MELBOURNE, Australia - A record fine and threat of suspension aren't going to stop Serena Williams from being anything other than, well, Serena Williams.

"That hasn't crossed my mind at all . . . If I yell too much, it would be a problem," she said. "I feel like I can always be myself . . . I'll say, 'C'mon.' I'll get frustrated. I'll still be human. I'll still make mistakes. I'll still learn from them."

Williams returned to Grand Slam play Tuesday for the first time since her tirade against the line judge who called her for a foot fault during her U.S. Open semifinal loss to Kim Clijsters in September.

And while the 11-time major winner seemed less effusive than usual on court, Williams didn't pull any punches after her 6-2, 6-1 win over 18-year-old Urszula Radwanska about what she thought of the punishment.

"I don't know whoever got fined like that. People said worse, done worse," she said. "I think it was a bit much."

Williams was fined $82,500 and warned she could be suspended from the U.S. Open for another "major offense" at any major event in the next two years. Williams said she doubts whether one of the top men would have drawn such a fine.

"In tennis, I think we've been able to do really well with having fought so hard to get equal prize money," said Williams, who last year became the first woman to surpass $6 million in prize money in a season. I think that's really good. But I think we still sort of, say, live in a man's world. Some incidents can bring you back to life and back into reality."

Williams says that "what I did wasn't right, but I turned that around. She set up a charity auction with the aim of raising $92,000 for "ladies, women . . . schools in Africa . . . Haiti."
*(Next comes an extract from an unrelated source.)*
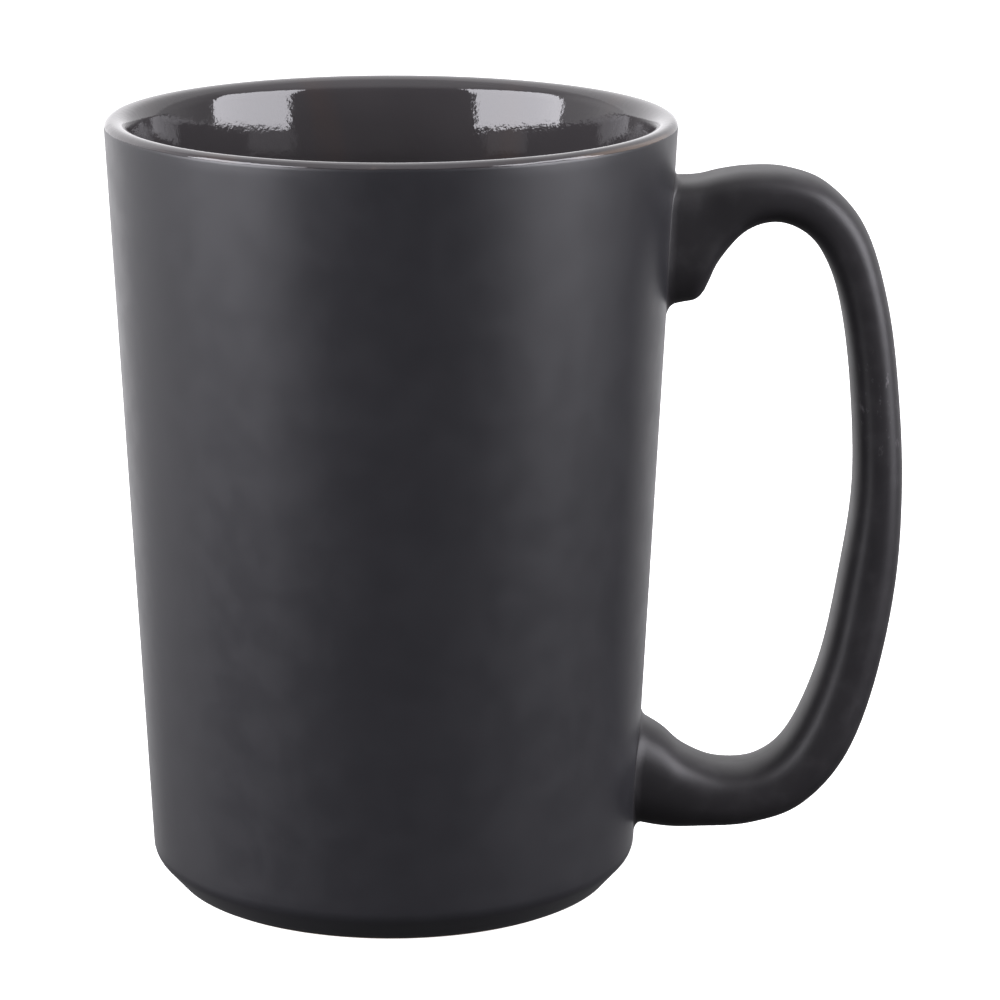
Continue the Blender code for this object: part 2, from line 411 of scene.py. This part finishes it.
def station_at(share):
    """The handle's station, in metres, at a share of the way along it, smooth between them."""
    spans = len(HANDLE_STATIONS) - 1
    index = min(int(share * spans), spans - 1)
    t = share * spans - index
    picks = [HANDLE_STATIONS[min(max(index + step, 0), spans)] for step in (-1, 0, 1, 2)]
    return [
        0.5 * (2 * b + (c - a) * t + (2 * a - 5 * b + 4 * c - d) * t ** 2
               + (3 * b - a - 3 * c + d) * t ** 3) * MM
        for a, b, c, d in zip(*picks)
    ]


def rounded_square(value, squareness):
    """Pushes a circle's sine or cosine outwards, for a rounded, squarish section."""
    return math.copysign(abs(value) ** (2 / squareness), value)


def shoulder(share, angle):
    """How strongly the top of the section is squared off: 1 at the upper root, fading out."""
    return math.exp(-(share / SHOULDER_SHARE) ** 2) if math.cos(angle) > 0 else 0.0


def handle_point(share, angle, depth):
    """A point of the handle's skin: angle 0 is its outer edge, pi its inner edge."""
    outer_x, outer_z, inner_x, inner_z, half_width = station_at(share)
    outer = Vector((outer_x, 0.0, outer_z))
    inner = Vector((inner_x, 0.0, inner_z))
    middle = (outer + inner) / 2
    squared_off = shoulder(share, angle)
    squareness = SECTION_SQUARENESS + (SHOULDER_SQUARENESS - SECTION_SQUARENESS) * squared_off
    across = (outer - inner) / 2
    across *= 1 - (depth + SHOULDER_SINK * squared_off) / across.length
    sideways = Vector((0.0, half_width - depth, 0.0))
    across *= rounded_square(math.cos(angle), squareness)
    sideways *= rounded_square(math.sin(angle), squareness)
    return middle + across + sideways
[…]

Venus Williams, seeded sixth, opened with a 6-2, 6-2 win over Lucie Safarova. Also advancing were No. 8 Jelena Jankovic, No. 11 Marion Bartoli, No. 13 Sam Stosur and No. 19 Nadia Petrova. Melanie Oudin, the 18-year-old American who made a surprising run to last year's U.S. Open quarterfinals, lost, 2-6, 7-5, 7-5, to Alla Kudryavtseva of Russia.

Barbora Zahlavova Strycova of the Czech Republic needed 4 hours, 19 minutes to beat Regina Kulikova of Russia, 7-6 (5), 6-7 (10), 6-3, in what the WTA said was the longest women's singles match at a major.